Holding: The Court held that the advances were not ordinary loans but created an equitable charge on future coal, so the bankruptcy trustee could not defeat the railroad’s claim.

Real World Impact:
  • Treats advance payments as secured by future coal, protecting buyer’s priority.
  • Prevents bankruptcy trustees from undoing such equitable charges created before bankruptcy.
  • Affirms that courts look at substance over form in commercial deals.
Topics: bankruptcy, advance payments, supplier contracts, secured deliveries

Summary

Background

A railway company had a standing deal to buy daily coal from a coal company and pay on the fifteenth day of each month.
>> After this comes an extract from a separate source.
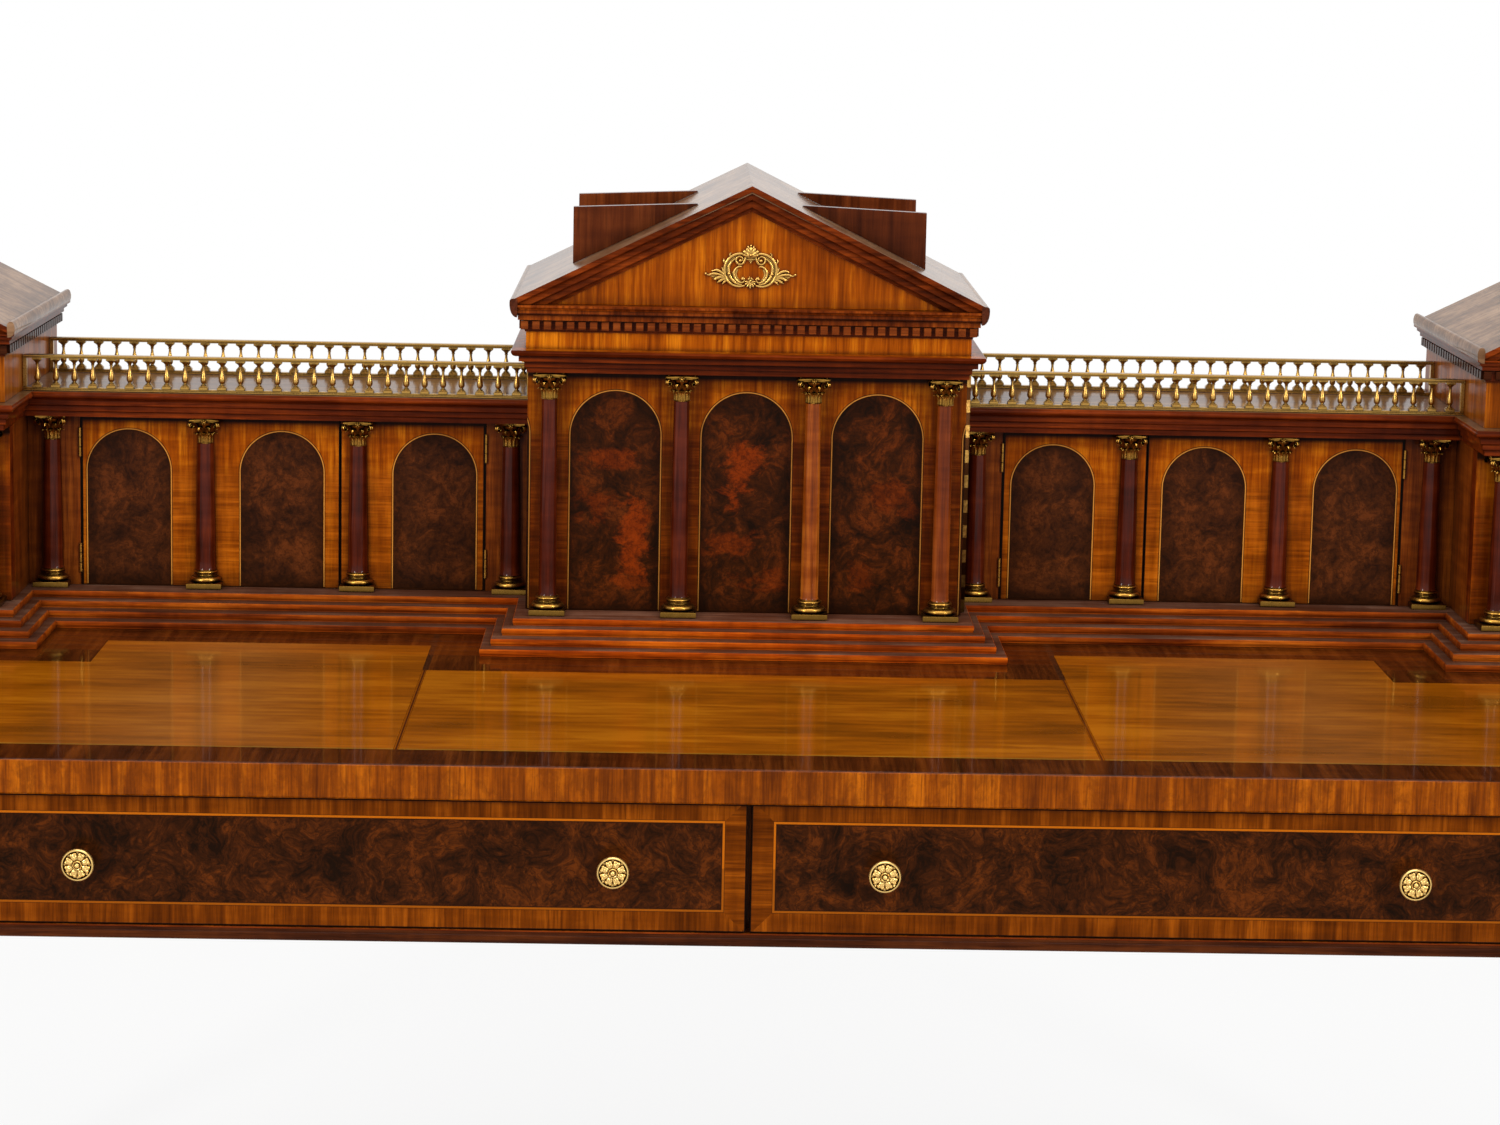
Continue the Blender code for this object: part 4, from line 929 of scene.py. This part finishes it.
def build_centre_entablature():
    shape = Shape()
    outline = rectangle(-CENTRE_HALF, CENTRE_HALF, PORTICO_FRIEZE, CENTRE_BACK)
    swept(shape, outline, lifted(CENTRE_PROFILE, CENTRE_HEAD))
    # Frieze and corona veneers, and a painted shadow band under the drip.
    bands = ((CENTRE_HEAD + 0.0237, CENTRE_HEAD + 0.0413, FRIEZE_GOLD),
             (CENTRE_HEAD + 0.0533, CORNICE_TOP, CORONA),
             (CENTRE_HEAD + 0.0588, CENTRE_HEAD + 0.0608, DRIP_SHADE))
    material = moulding_wood("entablature_wood", RED, 0.1, bands)
    piece("centre_entablature_mouldings", shape, material, ("centre_entablature",), 28.0)
    teeth = Shape()
    low = CENTRE_HEAD + 0.0439
    high = CENTRE_HEAD + 0.0525
    reach = CENTRE_HALF + 0.0078
    inset = 0.0028
    out = 0.0048
    add_dentils(teeth, -reach, reach, PORTICO_FRIEZE - inset, low, high, -out, 40, 0)
    add_dentils(teeth, -reach, reach, CENTRE_BACK + inset, low, high, out, 40, 0)
    for side in (-1, 1):
        add_dentils(teeth, PORTICO_FRIEZE - 0.0030, CENTRE_BACK + 0.0030, side * (CENTRE_HALF + inset), low,
                    high, side * out, 27, 1)
    piece("centre_dentils", teeth, TOOTH_WOOD)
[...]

When the coal company ran short of cash and could not meet payroll, the railway advanced money so mining and deliveries would continue. The trial court and the Court of Appeals examined whether those advances were ordinary loans or part of the original supply arrangement.

Reasoning

The Court addressed whether the railway’s early payments were independent loans that a bankruptcy trustee could treat like ordinary unsecured debt, or whether they were tied to the supply contract and gave the railway an equitable charge on future coal. Relying on equitable principles and earlier decisions, the Court treated substance over form. It found the advances were made to secure continued performance of the contract and effectively pledged the unmined coal as repayment. Because a trustee in bankruptcy takes no greater rights than the bankrupt held, the equitable charge survived the bankruptcy process.

Real world impact

The ruling means a buyer who advances funds to keep supply contracts going may retain a privileged claim on the goods produced later, rather than becoming an ordinary unsecured creditor in bankruptcy. Commercial parties will be able to rely on the Court’s focus on the actual purpose of payments when deciding whether an advance creates protection. The decision affirmed the appellate court’s judgment.

Dissents or concurrances

Justice Holmes is noted as concurring in the judgment, agreeing with the outcome though not joining a separate opinion, which does not alter the main ruling.